Stahelski confirmed this approach in another interview when asked about the possibility of a fifth John Wick movie:
We’re going to give John Wick a rest. I’m sure the studio has a plan. If everyone loves it and it goes kooky, then we’ll take a quiet minute. Wicks always, for some weird reason, always get the latest release date in Japan. It’s always like, three months later. If it’s the same this time, we’ll do a Japanese tour and release the movie in September. Keanu and I will take the long trip to Tokyo, we’ll sit in the Imperial Hotel Scotch Bar and go, “What do you think?” We’ll have a couple 20-year-old whiskies and write some ideas on napkins. If those ideas stick, maybe we’ll make a movie.
Haphazard world building aside, the John Wick movies still create a fascinating cinematic universe that’s both beholden to its obvious influences (e.g., Hong Kong action movies, samurai films, Spaghetti Westerns, classic noir) and very much its own thing. It’s a universe brought to life through ancient-sounding rituals and ceremonies, gorgeous style and production design, and the elevation of “heroic bloodshed” and “honor among thieves” tropes to hyperreal levels.

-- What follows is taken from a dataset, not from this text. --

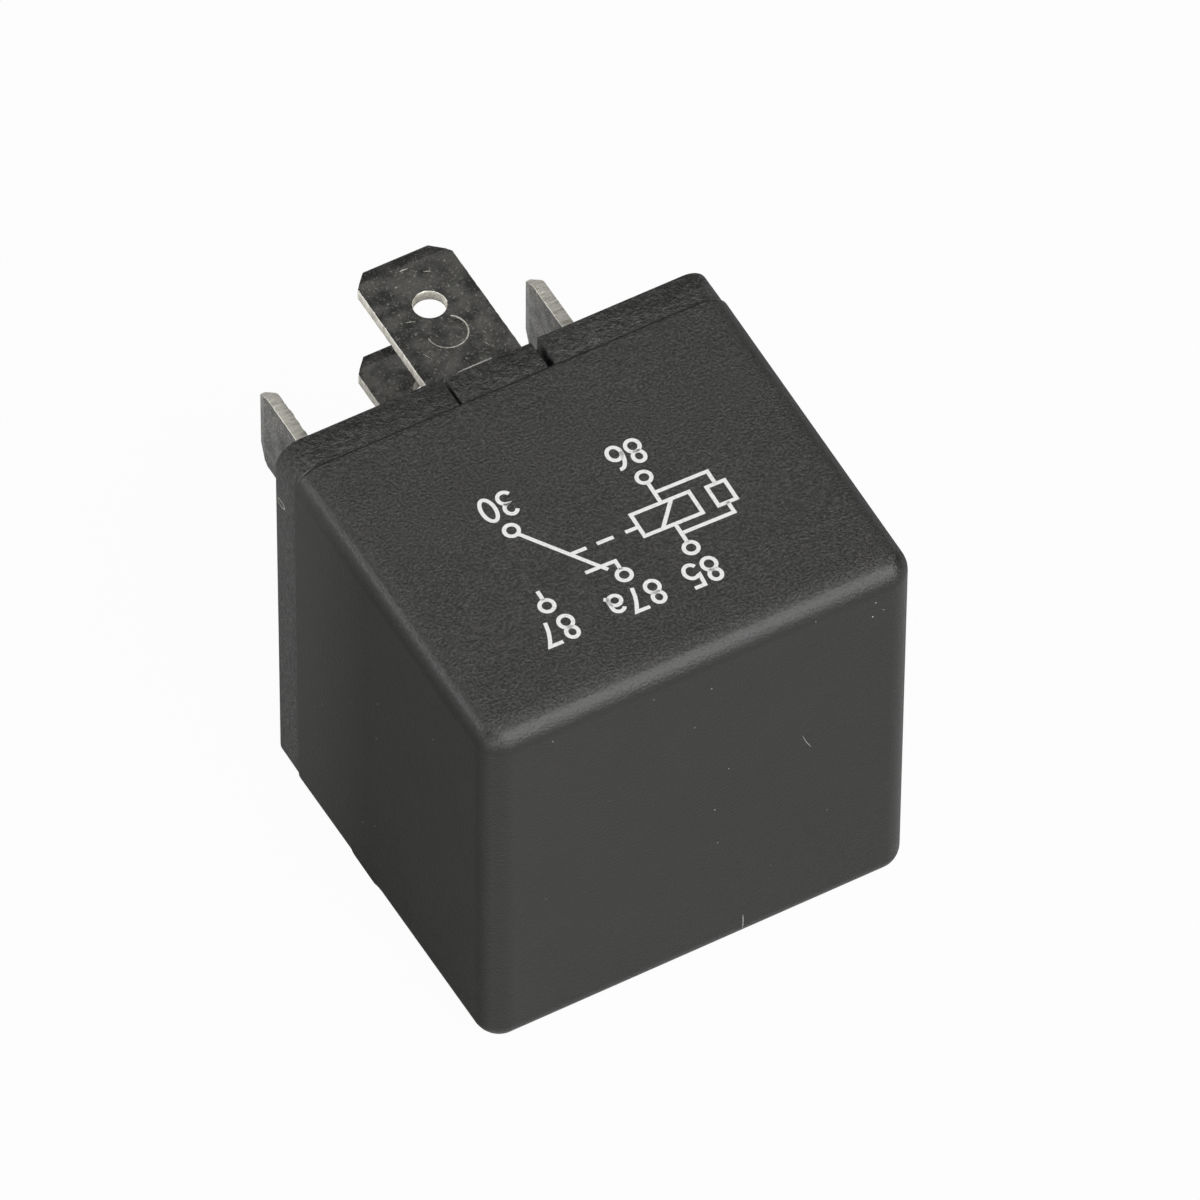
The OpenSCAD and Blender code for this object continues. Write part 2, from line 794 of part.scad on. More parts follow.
// Wire from the winding to the lug on the side given by x, wrapped twice round it
module coil_lead(x) {
    turns = 2;
    start_angle = 40;
    start_rise = 2;
    r = lead_d / 2 + fit;
    reach = winding_d / 2 + r;
    start = [x * reach * sin(start_angle), -reach * cos(start_angle), winding_z + start_rise];
    inner = lug_in - r;
    outer = lug_in + blade_t + r;
    y0 = lug_front - r;
    y1 = lug_front + lug_w - lug_notch + r;
    pitch = 2 * lead_d;
    corners = [[inner, y0], [outer, y0], [outer, y1], [inner, y1]];
    color([0.72, 0.36, 0.18])
        swept_tube(concat([start], [
            for (i = [0 : 4 * turns])
                [x * corners[i % 4].x, corners[i % 4].y, wrap_z - turns * pitch / 2 + i * pitch / 4]
        ]), lead_d, 6);
}

module coil_lead_85() {
    coil_lead(1);
}

module coil_lead_86() {
    coil_lead(-1);
}

// ---------------------------------------------------------------- moving unit

module armature() {
    side = 0.25;
    corner_r = 1.2;
    plate_back = yoke_front - side;
    waist_w = yoke_w - 2 * ear_w - 2 * side;
    waist_back = yoke_back + 2 * side;
    tail_root = spring_y - neck_l / 2 - waist_back;
    color([0.58, 0.58, 0.57])
        at_rest()
            difference() {
                translate([0, 0, armature_z])
                    linear_extrude(armature_t) {
                        translate([0, (plate_back - armature_reach) / 2])
                            round_rect(armature_w, plate_back + armature_reach, corner_r);
                        translate([-waist_w / 2, 0])
                            square([waist_w, waist_back]);
                        translate([0, waist_back])
                            hook_neck(head_w, tail_root);
                    }
                for (x = [-1, 1])
                    translate([x * rivet_x, rivet_y, armature_z - through])
                        cylinder(d = rivet_d + 2 * fit, h = armature_t + 2 * through);
            }
}

module contact_spring() {
    tip_r = contact_d / 2 + leaf_edge;
    relief_w = 1.2;
    relief_l = 2.6;
    relief_r = 0.55;
    color([0.8, 0.6, 0.35])
        at_rest()
            translate([0, 0, leaf_z + fit])
                linear_extrude(leaf_t - fit)
                    difference() {
                        union() {
                            translate([-leaf_w / 2, leaf_root])
                                square([leaf_w, leaf_back - leaf_root]);
                            polygon([
                                [-leaf_w / 2, leaf_root], [-tip_r, contact_y], [tip_r, contact_y],
                                [leaf_w / 2, leaf_root]
                            ]);
                            translate([0, contact_y])
                                circle(tip_r);
                        }
                        for (x = [-1, 1])
                            translate([x * rivet_x, rivet_y])
                                circle(d = rivet_d + 2 * fit);
                        translate([0, contact_y])
                            circle(d = shank_d + 2 * fit);
                        // slot that makes the free end softer
                        translate([0, leaf_root - relief_w / 2])
                            round_rect(relief_w, relief_l, relief_r);
                    }
}

module leaf_rivets() {
    color([0.75, 0.6, 0.35])
        at_rest()
            for (x = [-1, 1])
                translate([x * rivet_x, rivet_y, 0]) {
                    translate([0, 0, armature_z + rivet_short])
                        cylinder(d = rivet_d, h = leaf_top + 2 * fit - armature_z - rivet_short);
                    translate([0, 0, leaf_top + fit])
                        domed_head(rivet_head_d, rivet_head_h, rivet_dome_h);
                }
}

// Rivet through the free end of the leaf, with a contact head above and below it
module moving_contact() {
    color([0.85, 0.85, 0.82])
        at_rest()
            translate([0, contact_y, 0]) {
                translate([0, 0, leaf_top + fit])
                    domed_head(contact_d, moving_head_h, dome_h);
                translate([0, 0, leaf_z - fit])
                    mirror([0, 0, 1])
                        domed_head(contact_d, moving_head_h, dome_h);
                translate([0, 0, leaf_z - 2 * fit])
                    cylinder(d = shank_d, h = leaf_t + 4 * fit);
            }
}

module fixed_contact_no() {
    color([0.85, 0.85, 0.82])
        translate([0, contact_y, shelf_top])
            contact_rivet();
}

module fixed_contact_nc() {
    color([0.85, 0.85, 0.82])
        translate([0, contact_y, arm_z])
            mirror([0, 0, 1])
                contact_rivet();
}

// ---------------------------------------------------------------- spring and braid

// Extension spring with a loop at each end, round the necks of the lug and the tail
module return_spring() {
    steps = 12;
    hook_turn = 110;
    rings = spring_turns * steps;
    color([0.7, 0.7, 0.68])
        translate([0, spring_y, 0])
            swept_tube(concat(
                [
                    for (a = [-hook_turn : 20 : 90])
                        [hook_r * sin(a), 0, lower_hook_z - hook_r * cos(a)]
                ],
                [
                    for (i = [0 : rings])
                        [
                            spring_r * cos(360 * i / steps), spring_r * sin(360 * i / steps),
                            coil_z + (coil_top - coil_z) * i / rings
                        ]
                ],
                [
                    for (a = [90 : -20 : -hook_turn])
                        [hook_r * sin(a), 0, upper_hook_z + hook_r * cos(a)]
                ]
            ), spring_wire_d, 6);
}

// Flexible braid from the side of the yoke over to the top of the leaf
module copper_braid() {
    top = yoke_top + (leaf_top - yoke_top) * cos(open_angle)
        + (yoke_back - braid_y) * sin(open_angle) + braid_d / 2 + 2 * fit;
    side_x = yoke_w / 2 + braid_d / 2 + fit;
    side_y = (yoke_front + yoke_back) / 2;
    run = side_y - braid_y;
    color([0.75, 0.4, 0.22])
        swept_tube(smooth_path([
            [-braid_lap, braid_y, top],
            [braid_lap / 2, braid_y, top],
            [side_x * 0.5, braid_y + run * 0.06, top + braid_d * 0.3],
            [side_x * 0.88, braid_y + run * 0.2, top + braid_d * 0.15],
            [side_x + braid_bow * 0.7, braid_y + run * 0.44, top - braid_drop * 0.17],
            [side_x + braid_bow, braid_y + run * 0.67, top - braid_drop * 0.42],
            [side_x + braid_bow * 0.27, side_y, top - braid_drop * 0.67],
            [side_x, side_y, top - braid_drop * 0.79],
            [side_x, side_y, top - braid_drop]
        ]), braid_d, 8);
}

// Points along a smooth curve through the given ones, four to a stretch
function smooth_path(p) = [
    for (i = [0 : len(p) - 2], k = [0 : 3])
        blend_point(p, i, k / 4),
    p[len(p) - 1]
];
function blend_point(p, i, t) =
    let (
        a = p[max(i - 1, 0)], b = p[i], c = p[i + 1], d = p[min(i + 2, len(p) - 1)],
        t2 = t * t, t3 = t2 * t
    )
    0.5 * ((2 * b) + (c - a) * t + (2 * a - 5 * b + 4 * c - d) * t2 + (3 * b - a - 3 * c + d) * t3);

// ---------------------------------------------------------------- suppression

module suppression_resistor() {
    cap_l = 1.3;
    cap_r = 0.5;        // round ends of the caps
    cap_slope = 0.35;
    waist = 0.15;
    half = resistor_l / 2;
    r = resistor_d / 2;
    color([0.45, 0.62, 0.7])
        translate([0, resistor_y, resistor_z])
            rotate([0, 90, 0])
                rotate_extrude()
                    polygon([
                        [0, -half], [r - 0.8 * cap_r, -half],
                        [r - 0.2 * cap_r, 0.3 * cap_r - half], [r, cap_r - half],
                        [r, cap_l - half], [r - waist, cap_l + cap_slope - half],
                        [r - waist, half - cap_l - cap_slope], [r, half - cap_l],
                        [r, half - cap_r], [r - 0.2 * cap_r, half - 0.3 * cap_r],
                        [r - 0.8 * cap_r, half], [0, half]
                    ]);
}

module resistor_leads() {
    inner = lug_in - resistor_wire_d / 2 - fit;
    bend_l = 0.8;
    lap_l = 1.4;        // length of wire that lies along the lug
    color("silver")
        for (x = [-1, 1])
            swept_tube([
                [x * (resistor_l / 2 + fit), resistor_y, resistor_z],
                [x * (inner - bend_l), resistor_y, resistor_z],
                [x * (inner - 0.3 * bend_l), resistor_y + 0.3 * bend_l, resistor_z],
                [x * inner, resistor_y + bend_l, resistor_z],
                [x * inner, lug_front + lap_l, resistor_z]
            ], resistor_wire_d, 8);
}

// ---------------------------------------------------------------- assembly

lay() cover();
lay() base();
lay() terminal_30();
lay() terminal_85();
lay() terminal_86();
lay() terminal_87();
lay() terminal_87a();
lay() yoke();
lay() iron_core();
lay() bobbin();
lay() coil_winding();
lay() coil_lead_85();
lay() coil_lead_86();
lay() armature();
lay() contact_spring();
lay() leaf_rivets();
lay() moving_contact();
lay() fixed_contact_no();
lay() fixed_contact_nc();
lay() return_spring();
lay() copper_braid();
lay() suppression_resistor();
lay() resistor_leads();
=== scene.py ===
"""Looks of a plug-in vehicle relay that lies on the back of its cover.

Lengths are in millimetres and MM turns them into metres. +Z comes out of the printed front,
+Y runs along the terminals and -Y is the closed end of the cover.
"""
import json
import math

import bmesh
import bpy
from mathutils import Matrix, Vector, noise


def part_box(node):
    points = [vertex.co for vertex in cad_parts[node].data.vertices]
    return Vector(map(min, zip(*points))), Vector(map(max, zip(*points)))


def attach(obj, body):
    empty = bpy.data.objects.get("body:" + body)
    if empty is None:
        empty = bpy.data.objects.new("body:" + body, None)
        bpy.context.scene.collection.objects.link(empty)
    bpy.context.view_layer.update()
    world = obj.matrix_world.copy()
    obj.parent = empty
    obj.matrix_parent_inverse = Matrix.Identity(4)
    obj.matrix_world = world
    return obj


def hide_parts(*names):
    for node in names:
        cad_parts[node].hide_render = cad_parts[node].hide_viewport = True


MM = 0.001
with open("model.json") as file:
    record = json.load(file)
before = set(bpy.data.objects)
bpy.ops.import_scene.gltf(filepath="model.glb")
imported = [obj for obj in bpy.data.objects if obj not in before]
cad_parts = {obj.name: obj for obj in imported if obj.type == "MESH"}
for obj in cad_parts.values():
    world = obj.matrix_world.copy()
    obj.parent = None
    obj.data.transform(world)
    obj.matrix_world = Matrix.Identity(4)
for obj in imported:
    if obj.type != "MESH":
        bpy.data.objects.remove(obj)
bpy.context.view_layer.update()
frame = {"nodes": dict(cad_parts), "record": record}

# ---------------------------------------------------------------- places from the frame


def box_mm(node):
    """Lowest and highest corner of a CAD node in millimetres."""
    low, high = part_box(node)
    return Vector(low) / MM, Vector(high) / MM


COVER_LOW, COVER_HIGH = box_mm("cover")
BASE_LOW, BASE_HIGH = box_mm("base")
BLADE_HIGH = box_mm("terminal_87")[1]

HALF_W = COVER_HIGH.x                       # half the width of the cover at its mouth
HALF_D = (COVER_HIGH.z - COVER_LOW.z) / 2   # half its depth
MID_Z = (COVER_HIGH.z + COVER_LOW.z) / 2
MOUTH_Y = COVER_HIGH.y
END_Y = COVER_LOW.y
UNDERSIDE_Y = BASE_HIGH.y
TIP_Y = BLADE_HIGH.y
BLADE_FRONT_Z = BLADE_HIGH.z                # front face of terminal 87
BLADE_T = 0.8                               # thickness of the sheet
HOLE_Y = TIP_Y - 4.15                       # middle of the detent holes
# middle of the sheet of the two blades that lie parallel to the printed front
BLADE_MIDDLE_Z = {"terminal_87": MID_Z + 10.8, "terminal_87a": MID_Z + 3.15}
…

None of that’s exactly necessary in order to enjoy the visceral thrill of seeing a well-dressed John Wick slice, dice, and shoot his way through endless waves of nameless goons. Some will no doubt see the movies’ unanswered questions as plot holes and lazy writing. But as I’ve watched the movies, those questions give them an air of mystery, intrigue, and ambiguity that’s fun to think about while considering the possible ramifications.
Until John Wick has to take on yet another wave of nameless goons, that is. And then nothing else matters.